The data →
※

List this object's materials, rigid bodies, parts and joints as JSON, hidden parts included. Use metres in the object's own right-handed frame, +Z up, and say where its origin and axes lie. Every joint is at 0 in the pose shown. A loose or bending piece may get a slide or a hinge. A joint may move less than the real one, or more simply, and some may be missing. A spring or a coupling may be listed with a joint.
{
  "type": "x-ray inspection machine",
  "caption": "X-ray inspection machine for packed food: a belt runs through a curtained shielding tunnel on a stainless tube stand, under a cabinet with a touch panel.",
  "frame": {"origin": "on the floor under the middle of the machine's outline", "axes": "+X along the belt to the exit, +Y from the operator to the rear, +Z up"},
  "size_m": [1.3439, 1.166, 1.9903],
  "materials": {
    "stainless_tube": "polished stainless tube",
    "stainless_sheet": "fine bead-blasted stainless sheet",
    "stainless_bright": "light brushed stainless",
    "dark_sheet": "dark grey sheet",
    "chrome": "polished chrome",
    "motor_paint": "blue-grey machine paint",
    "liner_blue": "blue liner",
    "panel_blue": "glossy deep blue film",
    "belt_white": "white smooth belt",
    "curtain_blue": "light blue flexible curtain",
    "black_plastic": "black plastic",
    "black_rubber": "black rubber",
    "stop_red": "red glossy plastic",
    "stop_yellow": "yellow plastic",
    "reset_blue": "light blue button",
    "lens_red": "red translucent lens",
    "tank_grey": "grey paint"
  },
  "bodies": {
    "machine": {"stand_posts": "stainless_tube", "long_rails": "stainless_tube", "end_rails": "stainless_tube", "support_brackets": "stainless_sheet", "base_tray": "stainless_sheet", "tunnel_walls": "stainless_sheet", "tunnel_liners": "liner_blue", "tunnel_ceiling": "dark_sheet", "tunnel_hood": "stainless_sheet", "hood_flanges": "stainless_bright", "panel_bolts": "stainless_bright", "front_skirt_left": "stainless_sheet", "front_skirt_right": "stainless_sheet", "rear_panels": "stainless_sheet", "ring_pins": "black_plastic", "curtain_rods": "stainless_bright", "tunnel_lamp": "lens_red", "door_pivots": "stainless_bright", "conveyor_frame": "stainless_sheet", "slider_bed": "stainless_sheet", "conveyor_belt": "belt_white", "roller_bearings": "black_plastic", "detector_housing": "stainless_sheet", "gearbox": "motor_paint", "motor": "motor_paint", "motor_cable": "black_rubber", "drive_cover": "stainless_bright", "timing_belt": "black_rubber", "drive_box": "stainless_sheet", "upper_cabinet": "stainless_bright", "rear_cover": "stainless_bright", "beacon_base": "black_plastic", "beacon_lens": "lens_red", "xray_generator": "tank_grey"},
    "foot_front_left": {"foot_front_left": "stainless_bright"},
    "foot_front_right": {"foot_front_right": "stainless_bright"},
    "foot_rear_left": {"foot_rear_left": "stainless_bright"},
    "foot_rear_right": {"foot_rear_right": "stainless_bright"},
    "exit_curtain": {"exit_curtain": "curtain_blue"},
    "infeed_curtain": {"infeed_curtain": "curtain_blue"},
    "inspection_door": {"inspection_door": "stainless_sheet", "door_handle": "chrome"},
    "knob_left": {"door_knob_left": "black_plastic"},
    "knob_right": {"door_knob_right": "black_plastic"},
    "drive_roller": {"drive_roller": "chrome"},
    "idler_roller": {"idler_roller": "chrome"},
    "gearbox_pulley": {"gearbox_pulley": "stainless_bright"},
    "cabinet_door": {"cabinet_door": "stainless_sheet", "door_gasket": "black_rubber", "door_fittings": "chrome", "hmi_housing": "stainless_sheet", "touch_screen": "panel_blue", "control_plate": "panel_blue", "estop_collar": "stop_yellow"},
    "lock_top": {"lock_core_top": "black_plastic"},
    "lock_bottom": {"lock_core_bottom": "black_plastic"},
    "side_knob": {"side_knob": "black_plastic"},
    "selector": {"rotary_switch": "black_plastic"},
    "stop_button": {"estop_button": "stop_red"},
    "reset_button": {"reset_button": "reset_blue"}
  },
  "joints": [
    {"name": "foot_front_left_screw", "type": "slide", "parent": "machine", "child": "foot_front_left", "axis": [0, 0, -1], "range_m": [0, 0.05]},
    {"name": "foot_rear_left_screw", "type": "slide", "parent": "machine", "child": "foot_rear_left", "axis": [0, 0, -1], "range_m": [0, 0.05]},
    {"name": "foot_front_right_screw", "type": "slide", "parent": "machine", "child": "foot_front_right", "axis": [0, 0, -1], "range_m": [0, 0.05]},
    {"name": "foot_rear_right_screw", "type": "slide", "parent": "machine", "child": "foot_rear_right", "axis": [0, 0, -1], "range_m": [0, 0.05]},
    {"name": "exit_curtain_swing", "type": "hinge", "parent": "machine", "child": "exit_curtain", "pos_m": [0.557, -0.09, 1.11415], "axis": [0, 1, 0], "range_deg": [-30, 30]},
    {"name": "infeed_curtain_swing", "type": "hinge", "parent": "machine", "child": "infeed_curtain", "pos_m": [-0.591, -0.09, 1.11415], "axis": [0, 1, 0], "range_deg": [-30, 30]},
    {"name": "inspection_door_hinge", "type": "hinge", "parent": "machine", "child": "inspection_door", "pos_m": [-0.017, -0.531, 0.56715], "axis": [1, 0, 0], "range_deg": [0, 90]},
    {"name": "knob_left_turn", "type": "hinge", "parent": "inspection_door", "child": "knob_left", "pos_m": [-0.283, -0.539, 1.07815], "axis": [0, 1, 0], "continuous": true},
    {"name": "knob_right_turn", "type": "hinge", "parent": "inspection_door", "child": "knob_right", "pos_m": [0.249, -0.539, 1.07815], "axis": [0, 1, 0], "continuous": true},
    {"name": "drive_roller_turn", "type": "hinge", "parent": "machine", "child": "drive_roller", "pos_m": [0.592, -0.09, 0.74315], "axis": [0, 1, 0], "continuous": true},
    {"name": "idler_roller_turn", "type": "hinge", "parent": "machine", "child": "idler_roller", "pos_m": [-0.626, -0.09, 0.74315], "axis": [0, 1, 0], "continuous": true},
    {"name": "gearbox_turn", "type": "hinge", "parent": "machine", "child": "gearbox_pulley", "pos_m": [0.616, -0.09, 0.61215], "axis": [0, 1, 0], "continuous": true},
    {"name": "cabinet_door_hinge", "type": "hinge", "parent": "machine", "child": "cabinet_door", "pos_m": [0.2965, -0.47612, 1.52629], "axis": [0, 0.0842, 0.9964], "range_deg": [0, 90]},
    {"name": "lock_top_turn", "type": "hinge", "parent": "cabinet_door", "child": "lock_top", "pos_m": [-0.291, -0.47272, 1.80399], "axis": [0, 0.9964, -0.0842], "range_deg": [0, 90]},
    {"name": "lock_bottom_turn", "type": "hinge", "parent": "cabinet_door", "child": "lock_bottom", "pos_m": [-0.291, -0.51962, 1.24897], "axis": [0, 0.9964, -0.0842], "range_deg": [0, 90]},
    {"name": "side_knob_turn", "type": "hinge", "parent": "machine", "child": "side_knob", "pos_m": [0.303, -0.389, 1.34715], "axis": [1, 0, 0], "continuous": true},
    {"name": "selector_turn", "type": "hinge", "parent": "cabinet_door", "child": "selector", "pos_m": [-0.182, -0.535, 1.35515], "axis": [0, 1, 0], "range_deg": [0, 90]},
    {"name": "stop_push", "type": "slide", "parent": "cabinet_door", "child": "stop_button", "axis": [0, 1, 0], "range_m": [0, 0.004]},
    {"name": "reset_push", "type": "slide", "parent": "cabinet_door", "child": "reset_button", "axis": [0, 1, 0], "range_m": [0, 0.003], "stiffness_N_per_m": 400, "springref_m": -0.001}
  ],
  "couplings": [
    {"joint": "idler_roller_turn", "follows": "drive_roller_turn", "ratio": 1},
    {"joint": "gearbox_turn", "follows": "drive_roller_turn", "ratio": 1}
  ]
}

※

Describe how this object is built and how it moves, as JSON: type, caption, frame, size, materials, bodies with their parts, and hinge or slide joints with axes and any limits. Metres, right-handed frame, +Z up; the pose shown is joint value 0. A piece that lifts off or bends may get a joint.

※

What you should do → In the lines above, locate the string "this". Copy every line where it occurs.

Output of the task →
List this object's materials, rigid bodies, parts and joints as JSON, hidden parts included. Use metres in the object's own right-handed frame, +Z up, and say where its origin and axes lie. Every joint is at 0 in the pose shown. A loose or bending piece may get a slide or a hinge. A joint may move less than the real one, or more simply, and some may be missing. A spring or a coupling may be listed with a joint.
Describe how this object is built and how it moves, as JSON: type, caption, frame, size, materials, bodies with their parts, and hinge or slide joints with axes and any limits. Metres, right-handed frame, +Z up; the pose shown is joint value 0. A piece that lifts off or bends may get a joint.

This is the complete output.